Möglich ist insbesondere, dass der neu geschaffene „gemischte Ausschuss“ (das aus EU-Vertretern und einer Schweizer Delegation zusammengestellte Gremium) oder faktisch EU-Gerichte entscheiden werden, wie viel (resp. wie wenig) finanzielle Mittel jemand besitzen muss, um ein Einwanderungsrecht zu erhalten, selbst wenn er keinen Arbeitsvertrag aufweisen kann. Absehbar ist, dass - wer via diesen Weg einmal in der Schweiz ist - nicht mehr ausgewiesen werden kann, auch wenn er später der Allgemeinheit zur Last fallen wird. Auch Spezialisten werden heute kaum beantworten können, wie sich die diesbezügliche Rechtssprechung entwickeln wird.
3) Teilpensum genügt
Zu beachten ist in diesem Zusammenhang, dass auch ein Arbeitsvertrag für ein Teilpensum (z.B. 50% oder weniger) genügt, um einen Rechtsanspruch zu erlangen, in die Schweiz zu ziehen. Bedingung ist nur, dass der Einreisende nicht sofort der Sozialbehörde zur Last fällt. Auch dies läuft auf die Regelung hinaus, dass jedermann einwandern kann, der vorläufig sein Existenzminimum abdecken kann. Genügend Mittel, die langfristig den Gang zum Sozialamt verhindern, braucht es nicht.
4) Studenten
Auch jeder Student erhält inklusive Ehegatte und Kinder ein Aufenthaltsrecht (Anhang I, Art.3 (2), c).
5) Familienmitglieder ohne Arbeitsvertrag
Nicht nur eine Person mit dem Arbeitsvertrag in der Tasche hat ein Recht auf Einwanderung, sondern auch dessen Familie in erstaunlich weit reichendem Sinne (Anhang I, Art.3 (2), a und b). Als Familienangehörige gelten:
Ehegatten, Kinder und Enkel unter 21 Jahren sowie über 21 Jahren, denen die Person Unterhalt gewährt.
Eltern, Grosseltern und Urgrosseltern der Person oder ihres Ehegatten, denen sie Unterhalt gewährt.

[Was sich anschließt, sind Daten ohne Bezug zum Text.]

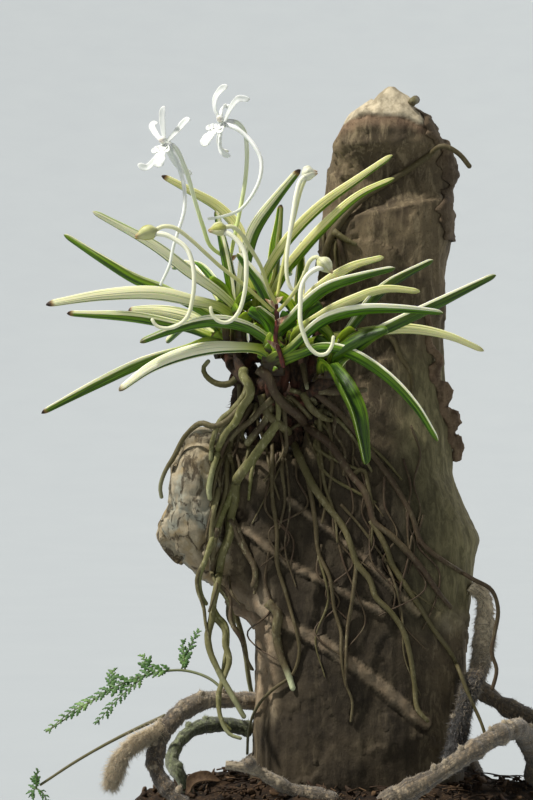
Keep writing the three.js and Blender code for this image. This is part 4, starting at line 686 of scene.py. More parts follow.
class Look:
    """Node material, built a step at a time on its Principled shader. Colours are hexadecimal or sockets."""

    def __init__(self, name, **shader):
        self.material = bpy.data.materials.new(name)
        self.material.use_nodes = True
        self.tree = self.material.node_tree
        self.shader = self.tree.nodes["Principled BSDF"].inputs
        for label, value in shader.items():
            self.shader[label.replace("_", " ")].default_value = value

    def node(self, kind, inputs, **settings):
        made = self.tree.nodes.new("ShaderNode" + kind)
        for label, value in settings.items():
            setattr(made, label, value)
        for socket, value in inputs.items():
            self.put(made.inputs[socket], value)
        return made

    def put(self, socket, value):
        if isinstance(value, bpy.types.NodeSocket):
            self.tree.links.new(value, socket)
        else:
            socket.default_value = value

    def value(self, kind):
        return self.node("Attribute", {}, attribute_name=kind).outputs["Fac"]

    def place(self, pitch, stretch=(1, 1, 1)):
        at = self.node("TexCoord", {}).outputs["Object"]
        scale = [x / (pitch * MM) for x in stretch]
        return self.node("Mapping", {"Vector": at, "Scale": scale}).outputs[0]

    def strands(self, across, along):
        """Coordinates on a blade or root: so many features across it and along it, other ones for each."""
        joined = self.node("CombineXYZ", {
            "X": self.times(self.value("across"), across),
            "Y": self.times(self.value("along"), along),
            "Z": self.times(self.value("tone"), 37.0)})
        return joined.outputs[0]

    def warped(self, vector, amount):
        """Coordinates shaken by a noise, so that what is drawn on them isn't regular."""
        shake = self.node("TexNoise", {"Vector": vector, "Scale": 1.3, "Detail": 3.0}).outputs["Color"]
        joined = self.node("VectorMath", {0: shake, 1: (amount,) * 3, 2: vector}, operation="MULTIPLY_ADD")
        return joined.outputs[0]

    def noise(self, vector, detail=4.0, roughness=0.55, distortion=0.0):
        return self.node("TexNoise", {"Vector": vector, "Scale": 1.0, "Detail": detail,
                                      "Roughness": roughness, "Distortion": distortion}).outputs["Fac"]

    def cells(self, vector, feature="F1"):
        return self.node("TexVoronoi", {"Vector": vector, "Scale": 1.0}, feature=feature).outputs["Distance"]

    def math(self, operation, a, b=0.0):
        return self.node("Math", {0: a, 1: b}, operation=operation).outputs[0]

    def times(self, a, b):
        return self.math("MULTIPLY", a, b)

    def shaken(self, value, field, amount, middle=0.5):
        """A value that wavers as the field does about its middle."""
        return self.math("ADD", value, self.times(self.math("SUBTRACT", field, middle), amount))

    def step(self, value, low, high, start=0.0, end=1.0):
        inputs = {"Value": value, "From Min": low, "From Max": high, "To Min": start, "To Max": end}
        return self.node("MapRange", inputs, interpolation_type="SMOOTHSTEP").outputs[0]

    def mix(self, share, a, b):
        a, b = (tint(x) if isinstance(x, str) else x for x in (a, b))
        return self.node("Mix", {0: share, 6: a, 7: b}, data_type="RGBA").outputs[2]

    def coat(self, base, colour, field, low, high, strength=1.0):
        """The colour over the base as the field goes from low to high."""
        return self.mix(self.step(field, low, high, 0.0, strength), base, colour)

    def finished(self, colour, rough, *bumps):
        """The material. `rough` is (field, lowest, highest), each bump (field, millimetres, strength)."""
        field, low, high = rough
        self.put(self.shader["Base Color"], colour)
        self.put(self.shader["Roughness"], self.step(field, 0.0, 1.0, low, high))
        inputs = {}
        for field, distance, strength in bumps:
            inputs.update({"Height": field, "Distance": distance * MM, "Strength": strength})
            inputs["Normal"] = self.node("Bump", inputs).outputs[0]
            self.put(self.shader["Normal"], inputs["Normal"])
        return self.material


def stone_look():
    """Stone: `tip` olive, `across` pink, `along` shade, `mark` pale, `tone` the lobe's end, `over` relief."""
    look = Look("weathered_stone", Specular_IOR_Level=0.25)
    broad = look.noise(look.place(15), 5.0, 0.6)
    streak = look.noise(look.place(2.4, (1, 1, 0.3)), 6.0, 0.7, 0.6)
    patch = look.noise(look.place(4.5, (1, 1, 0.6)), 5.0, 0.65)
    speck = look.noise(look.place(0.8), 3.0, 0.7)
    lobe = look.value("tone")
    body = look.coat("4c4233", "695c46", broad, 0.35, 0.65)
    body = look.coat(body, "887a60", streak, 0.48, 0.66, 0.7)
    body = look.coat(body, "332a1e", patch, 0.47, 0.3, 0.65)
    body = look.coat(body, "281f16", speck, 0.55, 0.72, 0.5)
    body = look.mix(look.value("tip"), body, look.coat("565139", "7f7857", streak, 0.35, 0.65))
    pink = look.coat("6b5342", "a88b70", patch, 0.35, 0.65)
    pink = look.coat(pink, "503a2c", speck, 0.5, 0.7, 0.5)
    body = look.mix(look.times(look.value("across"), 0.7), body, pink)
    body = look.mix(look.times(look.value("along"), 0.88), body, "18130c")
    pale = look.coat("c2b69c", "8f856f", patch, 0.38, 0.62)
    pale = look.coat(pale, "8d806a", speck, 0.5, 0.75, 0.5)
    body = look.mix(look.value("mark"), body, pale)
    tan = look.coat("998662", "97998c", broad, 0.44, 0.54)
    body = look.mix(look.times(lobe, look.step(patch, 0.45, 0.62, 0.15, 0.7)), body, tan)
    # Cracks on the lobe: grooved by the bump, and drawn dark as painted shade in them.
    edges = look.cells(look.warped(look.place(17, (1, 1, 0.55)), 2.4), "DISTANCE_TO_EDGE")
    crack_and_shade = look.times(look.step(look.shaken(edges, streak, 0.4, 0.46), 0.07, 0.0), lobe)
    body = look.mix(look.times(crack_and_shade, 0.8), body, "3a2e20")
    # Painted shade: darker where the relief sinks into hollows, less so on the lobe.
    hollow_shade = look.times(look.step(look.value("over"), 0.3, 0.0), look.step(lobe, 1.0, 0.0, 0.4, 1.0))
    body = look.mix(hollow_shade, body, "2f261b")
    rills = look.math("SUBTRACT", streak, crack_and_shade)
    return look.finished(body, (speck, 0.75, 1.0), (rills, 0.45, 0.7), (speck, 0.2, 0.8))


def root_look():
    """Root: `tone` runs from brown to green, `mark` is dead bark and painted shade, `tip` a fresh pale end.
    """
    look = Look("root_skin", Specular_IOR_Level=0.35)
    broad = look.noise(look.place(8), 4.0, 0.6)
    mottle = look.noise(look.place(1.1, (1, 1, 0.5)), 5.0, 0.7)
    skin = look.coat("4a3f2b", "6d6e3c", look.value("tone"), 0.15, 0.85)
    skin = look.coat(skin, "827e54", broad, 0.42, 0.65, 0.6)
    skin = look.coat(skin, "bebb94", mottle, 0.52, 0.72, 0.7)
    skin = look.coat(skin, "332b19", mottle, 0.46, 0.25, 0.8)
    skin = look.mix(look.times(look.value("mark"), 0.85), skin, "3d2c1d")
    skin = look.coat(skin, "b9bf98", look.value("along"), 0.72, 0.95, look.value("tip"))
    return look.finished(skin, (mottle, 0.5, 0.85), (mottle, 0.3, 0.9))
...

6) Sechs Monate Recht auf Arbeitssuche
Jeder EU-Bürger erhält das Recht, innerhalb der Schweiz mindestens sechs Monate lang eine Arbeit zu suchen. Sobald er Aussicht auf Arbeit mit einem Arbeitsvertrag von über einem Jahr nachweisen kann, darf er mindestens 5 Jahre bleiben (Anhang I, Art. 6). Selbst wenn er die Stelle z.B. wegen Krankheit gar nicht antritt, behält er die Möglichkeit, sich in der Schweiz aufzuhalten (Anhang 1, Art. 6.(6)).
7) Weniger als drei Monate immer erlaubt
Wer weniger als drei Monate pro Jahr in der Schweiz arbeitet/arbeiten will, braucht ohnehin keine Aufenthaltserlaubnis mehr (Anhang I, Art. 6 (2)).
Dies alles heisst, dass mit der Ausweitung des freien Personenverkehrs die Bürger von neuen EU-Staaten faktisch ein freies Recht auf Einwanderung in die Schweiz erhalten werden. Wirksame Bremsen sind nicht in Sicht.